'''
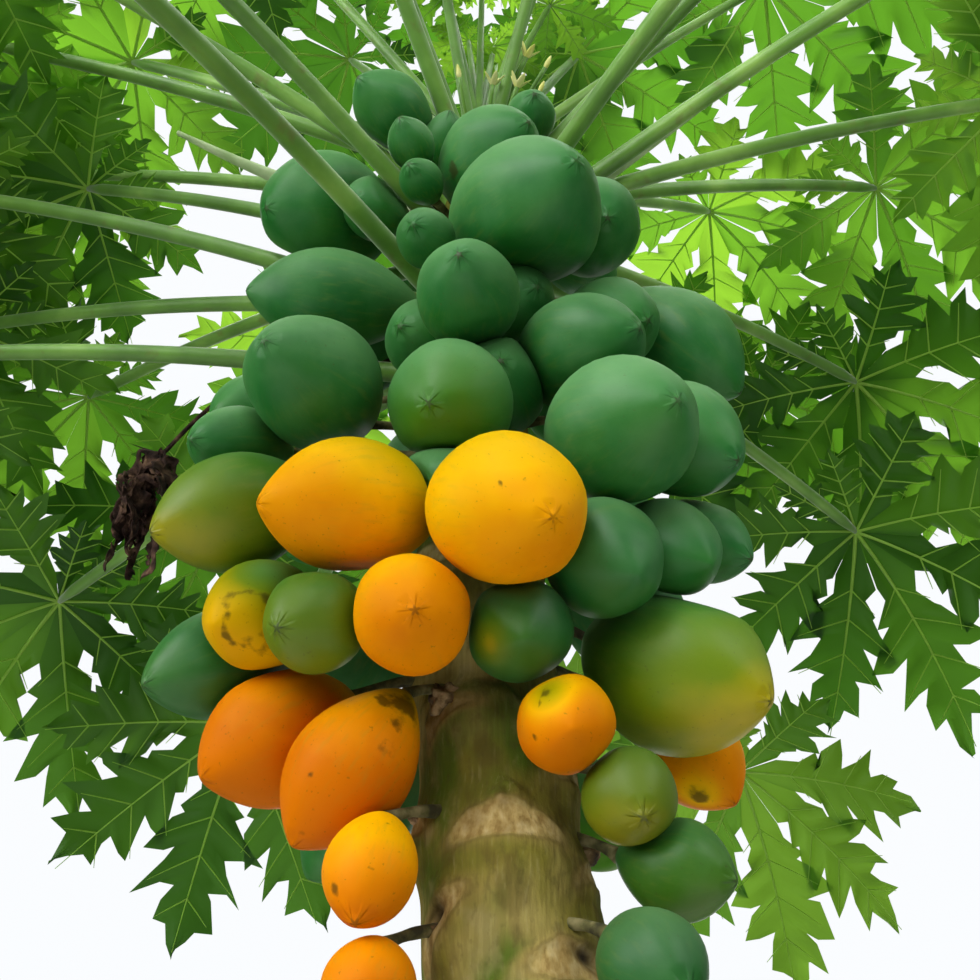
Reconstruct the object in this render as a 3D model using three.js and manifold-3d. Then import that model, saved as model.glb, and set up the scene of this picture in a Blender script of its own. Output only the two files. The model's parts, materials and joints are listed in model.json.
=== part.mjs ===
// Papaya plant in full fruit: a leaning trunk, a column of fruits pressed together
// round its upper half, and a crown of large palmate leaves on long stalks.
// Millimetres, +Z up. The origin is the middle of the flat cut at ground level.
// Azimuth 0 is the front of the plant (-Y) and grows towards +X.

import * as THREE from 'three';
import { mergeVertices } from 'three/addons/utils/BufferGeometryUtils.js';
import Module from 'manifold-3d';

// Driving dimensions

const TRUNK_HEIGHT = 2900;
const TRUNK_TIP_RADIUS = 30;
const TRUNK_TAPER = 72;
const TAPER_POWER = 0.4;
const TRUNK_SIDES = 18;
const TRUNK_LEVELS = [0, 45, 110, 220, 480, 900, 1300, 1600, 1850, 2100, 2350, 2600, 2780, 2880, TRUNK_HEIGHT];
const FLARE_RADIUS = 48;
const FLARE_HEIGHT = 110;
const FLARE_LOBES = 4;
const FLARE_LOBE_DEPTH = 7;
const LEAN = -140;
const LEAN_HEIGHT = 2400;
const SEAT_GAP = 0.3;

const STALK_SIDES = 3;
const STALK_ROOT_RADIUS = 11;
const STALK_TIP_RADIUS = 8;
const FORK_OUTS = [26, 45, 70];
const FORK_RISE = 4;
const FORK_LIFTS = [0, 20, -20, 40, -40, 60, -60, 80, -80, 100, -100, 120, -120];
const KNUCKLE_RADIUS = 22;

const FRUIT_SIDES = 8;
const FRUIT_RINGS = [0.08, 0.34, 0.68, 0.93];
const FACET_SWELL = 1.07;
const FRUIT_FULLNESS = 0.6;
const FRUIT_BELLY = 1.15;
const CORE_INSET = 0.45;
const SHORTEST_CORE = 0.06;
const FRUITS_PER_CLUSTER = 5;
const CLUSTER_REACH = 300;
const CLUSTER_ARC = 90;
const PRESS_GAP = 0.6;
const DEEPEST_PRESS = 0.27;
const LEAST_ROOM = 2;

const PETIOLE_ROOT_RADIUS = 15;
const PETIOLE_TIP_RADIUS = 8;
const PETIOLE_POINT_RADIUS = 1;
const PETIOLE_SAG = 0.08;
const PETIOLE_SIDES = 4;
const PETIOLE_BEND = 1 / 3;
const PETIOLE_NECK = 0.97;
const STEEP_PITCH = 40;
const STEEP_GIRTH = 0.75;

const BLADE_RADIUS = 405;
const BLADE_THICKNESS = 7.5;
const BLADE_DROOP = 0.34;
const BLADE_TILT = 40;
const BLADE_LIFT = 0.62;
const YOUNG_BELOW = 200;
const YOUNG_THICKNESS = 3;
const YOUNG_GIRTH = 0.5;
const BASE_NOTCH = 0.02;
const SINUS = 0.3;
const SHOULDER = 0.6;
const NOTCH = 0.7;
const NOTCH_WIDTH = 0.4;
const LOBES = [
  { angle: 0, length: 1, width: 0.18, notched: true },
  { angle: 39, length: 0.96, width: 0.18, notched: true },
  { angle: 78, length: 0.86, width: 0.18, notched: false },
  { angle: 120, length: 0.68, width: 0.19, notched: false },
];

const GUARD = 1.5;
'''
TASK DESCRIPTION - Quote the data above verbatim from its first line to the line that includes "const SEAT_GAP = 0.3;", with both boundary lines retained.

EXERCISE SOLUTION -
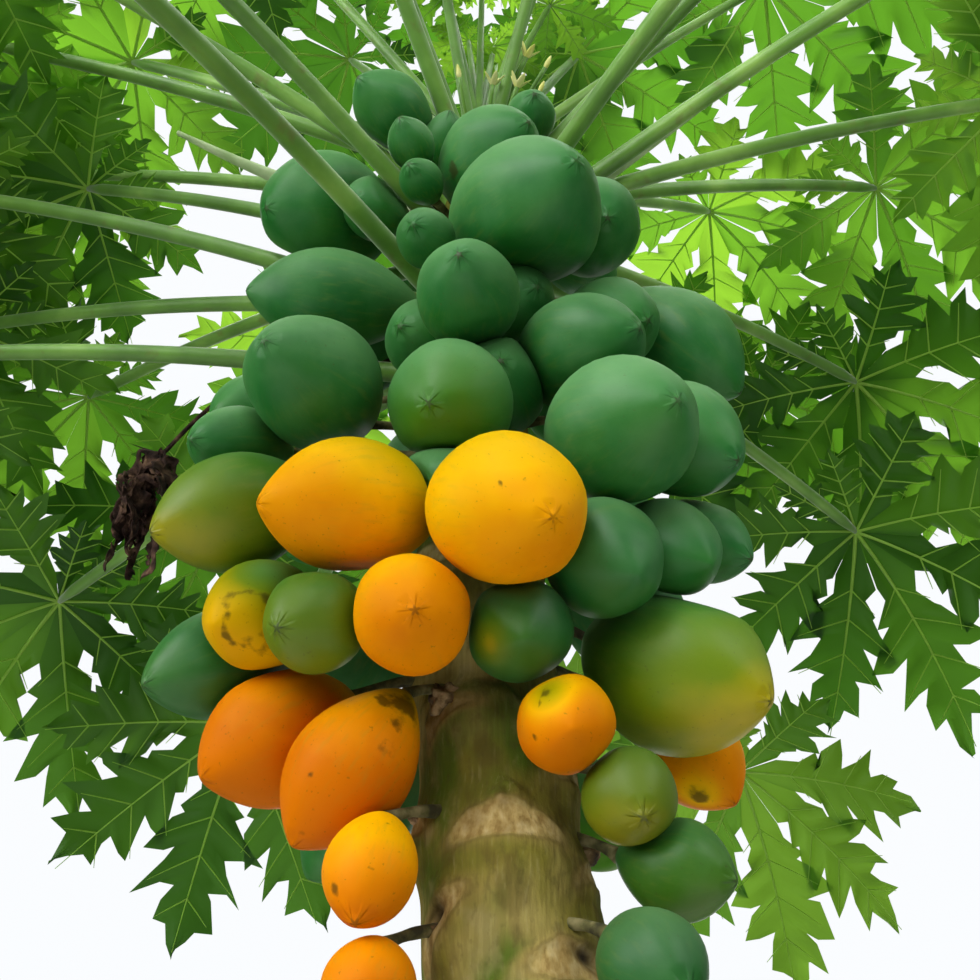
Reconstruct the object in this render as a 3D model using three.js and manifold-3d. Then import that model, saved as model.glb, and set up the scene of this picture in a Blender script of its own. Output only the two files. The model's parts, materials and joints are listed in model.json.
=== part.mjs ===
// Papaya plant in full fruit: a leaning trunk, a column of fruits pressed together
// round its upper half, and a crown of large palmate leaves on long stalks.
// Millimetres, +Z up. The origin is the middle of the flat cut at ground level.
// Azimuth 0 is the front of the plant (-Y) and grows towards +X.

import * as THREE from 'three';
import { mergeVertices } from 'three/addons/utils/BufferGeometryUtils.js';
import Module from 'manifold-3d';

// Driving dimensions

const TRUNK_HEIGHT = 2900;
const TRUNK_TIP_RADIUS = 30;
const TRUNK_TAPER = 72;
const TAPER_POWER = 0.4;
const TRUNK_SIDES = 18;
const TRUNK_LEVELS = [0, 45, 110, 220, 480, 900, 1300, 1600, 1850, 2100, 2350, 2600, 2780, 2880, TRUNK_HEIGHT];
const FLARE_RADIUS = 48;
const FLARE_HEIGHT = 110;
const FLARE_LOBES = 4;
const FLARE_LOBE_DEPTH = 7;
const LEAN = -140;
const LEAN_HEIGHT = 2400;
const SEAT_GAP = 0.3;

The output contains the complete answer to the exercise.